EXERCISE GOAL: Set down only the lines running from the one with "Write the Blender Python" to the one with "CELL_ROWS = 22", both lines included, exactly as they stand, please.

PROVIDED DATA:
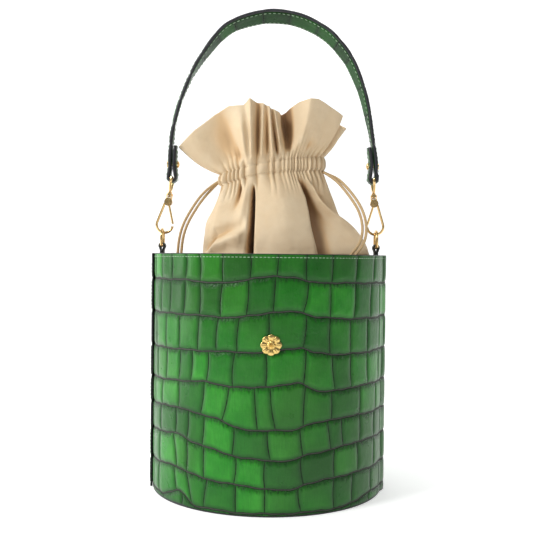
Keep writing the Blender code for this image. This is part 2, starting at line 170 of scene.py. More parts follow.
class Shader(Nodes):
    """A material's nodes, with its Principled shader as `surface`."""

    def __init__(self, name):
        self.material = bpy.data.materials.new(name)
        self.material.use_nodes = True
        super().__init__(self.material.node_tree)
        self.surface = self.tree.nodes["Principled BSDF"]
        self.place = self.add("ShaderNodeTexCoord").outputs["Object"]

    def shade(self, **values):
        for key, value in values.items():
            self.put(self.surface, key.replace("_", " "), value)

    def noise(self, scale, detail=2.0, rough=0.5, upright=None):
        """Noise. `upright`, its scale's share along +Z, draws it out when below 1."""
        place = self.place if upright is None else self.add(
            "ShaderNodeMapping", {"Vector": self.place, "Scale": (1, 1, upright)}).outputs[0]
        return self.add("ShaderNodeTexNoise", {"Vector": place, "Scale": scale,
                                               "Detail": detail, "Roughness": rough}).outputs[0]

    def threads(self, scale, distortion, direction):
        return self.add("ShaderNodeTexWave", {
            "Vector": self.place, "Scale": scale, "Distortion": distortion,
            "Detail": 1.0}, bands_direction=direction).outputs["Fac"]

    def cells(self, scale):
        return self.add("ShaderNodeTexVoronoi", {"Vector": self.place, "Scale": scale},
                        feature="F1").outputs["Distance"]

    def attribute(self, name):
        return self.add("ShaderNodeAttribute", attribute_name=name).outputs["Fac"]

    def bumps(self, *layers):
        """Bump layers of (height, distance in metres), one over the other."""
        normal = None
        for height, distance in layers:
            inputs = {"Height": height, "Distance": distance, "Strength": 1.0}
            if normal:
                inputs["Normal"] = normal
            normal = self.add("ShaderNodeBump", inputs).outputs[0]
        self.put(self.surface, "Normal", normal)


def rgb(colour, share=1.0):
    return (*(c * share for c in colour), 1.0)


def embossed_leather(name, tone, gloss):
    """Green leather pressed into scales: dark grooves, pillowed scales, a glossy finish.
    Painted shade darkens the scales near the grooves and just under each row groove.
    """
    s = Shader(name)
    # `tone` scales every green: 1 on the wall; below 1 it is painted shade.
    middling, light, deep, olive = (rgb(colour, tone) for colour in (
        LEATHER_GREEN, LEATHER_LIGHT, LEATHER_DEEP, LEATHER_OLIVE))
    across = s.math("ABSOLUTE", s.math("SUBTRACT", s.math(
        "FRACT", s.math("ADD", s.attribute("column"), 0.5)), 0.5))
    across = s.math("MULTIPLY", across, s.attribute("column_width"))
    row, under = s.attribute("row_distance"), s.attribute("under_row")
    ragged = s.math("SUBTRACT", s.noise(420, 4, 0.6), 0.5)
    row_edge = s.math("MULTIPLY_ADD", ragged, 1.1 * MM, row)
    column_edge = s.math("MULTIPLY_ADD", ragged, 0.9 * MM, across)
    floor = s.math("MINIMUM", s.ramp(row_edge, 0.55 * MM, 0.95 * MM),
                   s.ramp(column_edge, 0.12 * MM, 0.42 * MM))
    edge = s.math("SMOOTH_MIN", s.math("SUBTRACT", row, 0.5 * MM), across, 2.0 * MM)
    flank = s.ramp(edge, 0.3 * MM, 4.5 * MM)
    ridge = s.ramp(s.math("MULTIPLY_ADD", ragged, 0.5 * MM, row), 0.1 * MM, 0.6 * MM, 1, 0)

    green = s.mix(s.ramp(s.noise(34, 4, 0.62), 0.33, 0.7), middling, light)
    green = s.mix(s.ramp(s.noise(11, 2), 0.42, 0.66, 0, 0.6), green, olive)
    # Each scale's random darkening with the deep green; on the wall this also carries painted
    # shade towards one side.
    green = s.mix(s.ramp(s.attribute("tint_and_shade"), 0, 1, 0, 0.62), green, deep)
    streaks = s.ramp(s.noise(620, 5, 0.65, 0.22), 0.40, 0.54)
    # Creases just under each row groove: bumps, and painted shade that darkens the green there.
    pleats_and_shade = s.math("MULTIPLY", s.ramp(under, 1.0 * MM, 6.5 * MM, 1, 0),
                     s.math("SUBTRACT", 1.0, streaks))
    brushed = s.noise(900, 4, 0.6, 0.12)
    # Painted shade under each row groove.
    green = s.mix(s.math("MULTIPLY", pleats_and_shade, 0.75), green, deep)
    green = s.mix(s.ramp(brushed, 0.35, 0.75, 0, 0.22), green, deep)
    # Painted shade: the green darkens by up to half on the scales' flanks towards a groove.
    green = s.mix(s.ramp(flank, 0, 1, 0.5, 0), green, deep)
    groove = s.mix(s.math("MULTIPLY", ridge, 0.8), rgb(GROOVE_DARK), rgb(GROOVE_RIDGE))
    s.shade(Base_Color=s.mix(floor, groove, green),
            Roughness=s.math("MULTIPLY_ADD", s.noise(70, 4), 0.22,
                             s.ramp(floor, 0, 1, 0.5, 0.20)),
            Coat_Weight=0.05, Coat_Roughness=0.1, Specular_IOR_Level=gloss)
    s.bumps((brushed, 0.05 * MM), (pleats_and_shade, -0.25 * MM), (s.noise(120, 3), 0.5 * MM),
            (floor, 0.45 * MM), (flank, 0.35 * MM))
    return s.material


def plain_leather(name, colour, roughness, relief=0.12):
    s = Shader(name)
    tone = s.ramp(s.noise(160, 4), 0.3, 0.75)
    s.shade(Base_Color=s.mix(tone, rgb(colour), rgb([c * 1.7 + 0.004 for c in colour])),
            Roughness=s.math("MULTIPLY_ADD", s.noise(240, 2), 0.25, roughness))
    s.bumps((s.cells(1300), relief * MM), (s.noise(500, 4), 0.2 * MM))
    return s.material


def woven(name, colour, shade, scale, roughness, sheen=0.25, painted_hollow_shade=False):
    """A plain weave of fine threads, uneven in tone. Folded cloth gets painted shade in its
    hollows.
    """
    s = Shader(name)
    weave = s.math("MULTIPLY", s.threads(scale, 0.6, "DIAGONAL"), s.threads(scale, 0.6, "Z"))
    tone = s.ramp(s.noise(30, 4, 0.6), 0.3, 0.72)
    slub = s.ramp(s.noise(260, 3, 0.6, 0.15), 0.35, 0.7)
    cloth = s.mix(tone, rgb(shade), rgb(colour))
    cloth = s.mix(s.math("MULTIPLY", s.math("SUBTRACT", 1.0, weave), 0.16), cloth,
                  rgb(colour, 0.55))
    cloth = s.mix(s.math("MULTIPLY", slub, 0.12), cloth, rgb(colour, 0.8))
    if painted_hollow_shade:
        # Painted shade: ochre in shallow hollows, dark brown in deep ones.
        hollow_shade = s.attribute("hollow_shade")
        cloth = s.mix(s.ramp(hollow_shade, 0.0, 0.35, 0, 0.9), cloth, rgb(CLOTH_HALF_SHADE))
        cloth = s.mix(s.ramp(hollow_shade, 0.15, 1.0, 0, 0.95), cloth, rgb(CLOTH_DEEP_SHADE))
    s.shade(Base_Color=cloth, Roughness=s.ramp(slub, 0, 1, roughness, roughness - 0.12),
            Sheen_Weight=sheen, Sheen_Roughness=0.4, Sheen_Tint=rgb((1, 0.93, 0.82)))
    s.bumps((weave, 0.07 * MM), (s.noise(900, 3), 0.06 * MM))
    return s.material


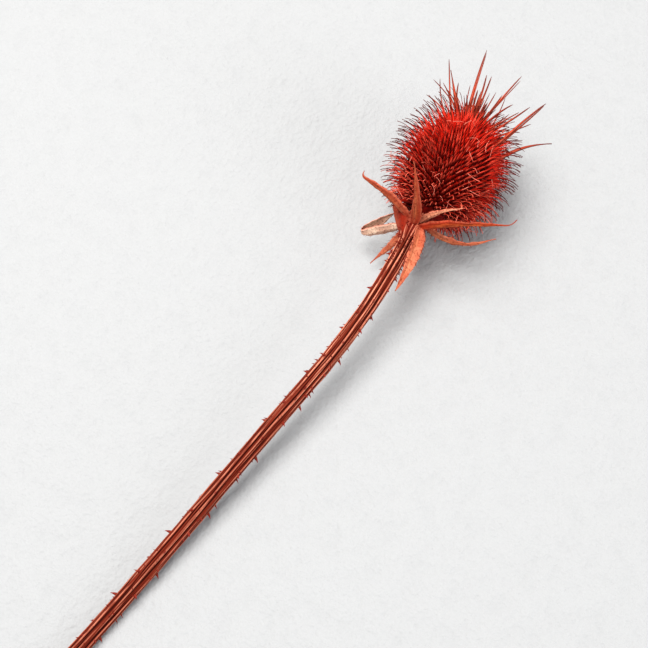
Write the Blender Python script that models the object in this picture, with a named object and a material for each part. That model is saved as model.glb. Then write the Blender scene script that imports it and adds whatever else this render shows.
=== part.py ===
"""A dried and dyed teasel thistle, cut with its stem and lying on a surface.

+Z is up and +X runs along the stem from the cut end to the tuft. The origin is the middle of the object's
box, at the surface that it lies on. The plant's own frame has its origin at the neck, where the stem meets
the head, and its axis runs up the head; PLANT carries it into the scene. Lengths are metres and angles are
degrees.
"""

import math

import bmesh
import bpy
from mathutils import Matrix, Vector

# Where the plant lies: the neck's place, the way the head points in plan, and its rise off the surface
NECK = Vector((0.07494, 0.00685, 0.0216))
HEAD_HEADING = 6.0
RISE = 5.64

# The stem: a ribbed stalk that lies level at its cut end, rises, turns below the neck and swells into
# the receptacle
STEM_LENGTH = 0.222
STEM_RADIUS_CUT = 0.0028
STEM_RADIUS_NECK = 0.0029
RECEPTACLE_RADIUS = 0.0044
RECEPTACLE_LENGTH = 0.0070
FLARE_LENGTH = 0.0060
RISES_OVER = 0.25
STEM_TURN = 13.7
TURN_STARTS_AT = 0.62
RIBS = 8
RIB_DEPTH = 0.16
STEM_CUTS = 33
CUTS_CROWD = 1.5
PRICKLES = 72
PRICKLE_HEIGHT = 0.0016
PRICKLE_RADIUS = 0.0007
PRICKLE_SINK = 0.0009
PRICKLE_TURN = 3
PRICKLES_END = 0.955

# The seed head: an egg whose cells are each drawn out into one bristle. It sits a little askew on the stem.
HEAD_LENGTH = 0.046
HEAD_RADIUS = 0.0166
HEAD_ASIDE = 0.0030
EGG = 0.12
CELLS_ROUND = 36
CELL_ROWS = 22
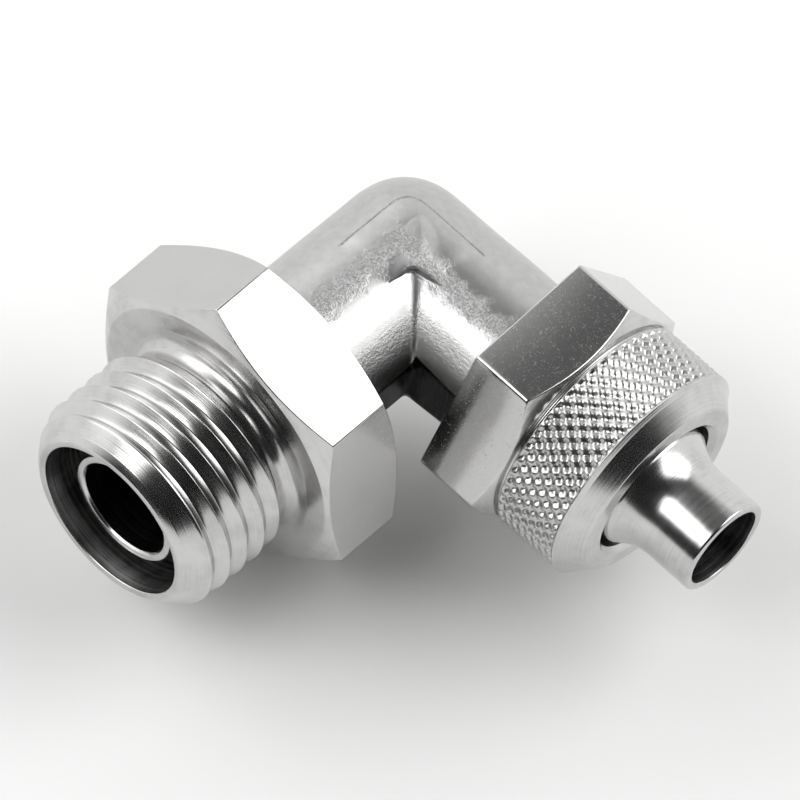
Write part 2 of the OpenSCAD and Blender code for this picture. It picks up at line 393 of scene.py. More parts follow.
def surface_net(field, low, high, cell):
    """Closed quad mesh of the surface where the field is zero: one point in each cell that it crosses, pulled
    onto the surface at the end."""
    lines = [np.arange(low[axis], high[axis] + cell, cell) for axis in (X, Y, Z)]
    x, y, z = np.meshgrid(*lines, indexing="ij")
    value = field(x, y, z)
    inside = value < 0
    cells = tuple(n - 1 for n in inside.shape)
    offsets = [(i, j, k) for i in (0, 1) for j in (0, 1) for k in (0, 1)]

    def at_corner(grid, offset):
        return grid[tuple(slice(o, o + n) for o, n in zip(offset, cells))]

    filled = sum(at_corner(inside, offset).astype(int) for offset in offsets)
    crossed = (filled > 0) & (filled < 8)
    number = np.full(cells, -1)
    number[crossed] = np.arange(crossed.sum())
    total, hits = np.zeros((crossed.sum(), 3)), np.zeros(crossed.sum())
    for offset in offsets:
        for axis in (X, Y, Z):
            if offset[axis]:
                continue
            beyond = tuple(1 if k == axis else o for k, o in enumerate(offset))
            a, b = at_corner(value, offset)[crossed], at_corner(value, beyond)[crossed]
            cut = (a < 0) != (b < 0)
            place = np.tile(np.array(offset, float), (len(a), 1))
            place[cut, axis] = a[cut] / (a[cut] - b[cut])
            total[cut] += place[cut]
            hits[cut] += 1
    start = np.argwhere(crossed)
    points = (start + total / hits[:, None]) * cell + np.array([line[0] for line in lines])
    faces = []
    for axis in (X, Y, Z):
        side, other = [k for k in (X, Y, Z) if k != axis]
        low_side = inside.take(range(cells[axis]), axis)
        high_side = inside.take(range(1, cells[axis] + 1), axis)
        edges = np.argwhere(low_side != high_side)
        leaving = low_side[tuple(edges.T)]
        corners = []
        for step_a, step_b in ((1, 1), (0, 1), (0, 0), (1, 0)):
            cell_at = edges.copy()
            cell_at[:, side] -= step_a
            cell_at[:, other] -= step_b
            corners.append(number[tuple(cell_at.T)])
        quads = np.stack(corners, -1)
        if axis == Y:
            leaving = ~leaving
        quads[leaving] = quads[leaving][:, ::-1]
        faces.append(quads)
    for _ in range(NET_PULLS):
        gradient = slope(field, points)
        step = field(*points.T) / np.maximum((gradient ** 2).sum(1), 0.05)
        points = points - np.clip(step, -cell / 3, cell / 3)[:, None] * gradient
    return points, np.concatenate(faces)


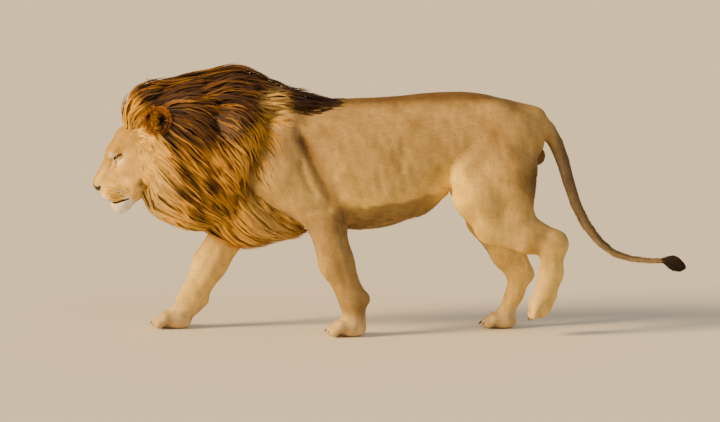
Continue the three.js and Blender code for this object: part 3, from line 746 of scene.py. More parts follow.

CORRECT ANSWER:
Write the Blender Python script that models the object in this picture, with a named object and a material for each part. That model is saved as model.glb. Then write the Blender scene script that imports it and adds whatever else this render shows.
=== part.py ===
"""A dried and dyed teasel thistle, cut with its stem and lying on a surface.

+Z is up and +X runs along the stem from the cut end to the tuft. The origin is the middle of the object's
box, at the surface that it lies on. The plant's own frame has its origin at the neck, where the stem meets
the head, and its axis runs up the head; PLANT carries it into the scene. Lengths are metres and angles are
degrees.
"""

import math

import bmesh
import bpy
from mathutils import Matrix, Vector

# Where the plant lies: the neck's place, the way the head points in plan, and its rise off the surface
NECK = Vector((0.07494, 0.00685, 0.0216))
HEAD_HEADING = 6.0
RISE = 5.64

# The stem: a ribbed stalk that lies level at its cut end, rises, turns below the neck and swells into
# the receptacle
STEM_LENGTH = 0.222
STEM_RADIUS_CUT = 0.0028
STEM_RADIUS_NECK = 0.0029
RECEPTACLE_RADIUS = 0.0044
RECEPTACLE_LENGTH = 0.0070
FLARE_LENGTH = 0.0060
RISES_OVER = 0.25
STEM_TURN = 13.7
TURN_STARTS_AT = 0.62
RIBS = 8
RIB_DEPTH = 0.16
STEM_CUTS = 33
CUTS_CROWD = 1.5
PRICKLES = 72
PRICKLE_HEIGHT = 0.0016
PRICKLE_RADIUS = 0.0007
PRICKLE_SINK = 0.0009
PRICKLE_TURN = 3
PRICKLES_END = 0.955

# The seed head: an egg whose cells are each drawn out into one bristle. It sits a little askew on the stem.
HEAD_LENGTH = 0.046
HEAD_RADIUS = 0.0166
HEAD_ASIDE = 0.0030
EGG = 0.12
CELLS_ROUND = 36
CELL_ROWS = 22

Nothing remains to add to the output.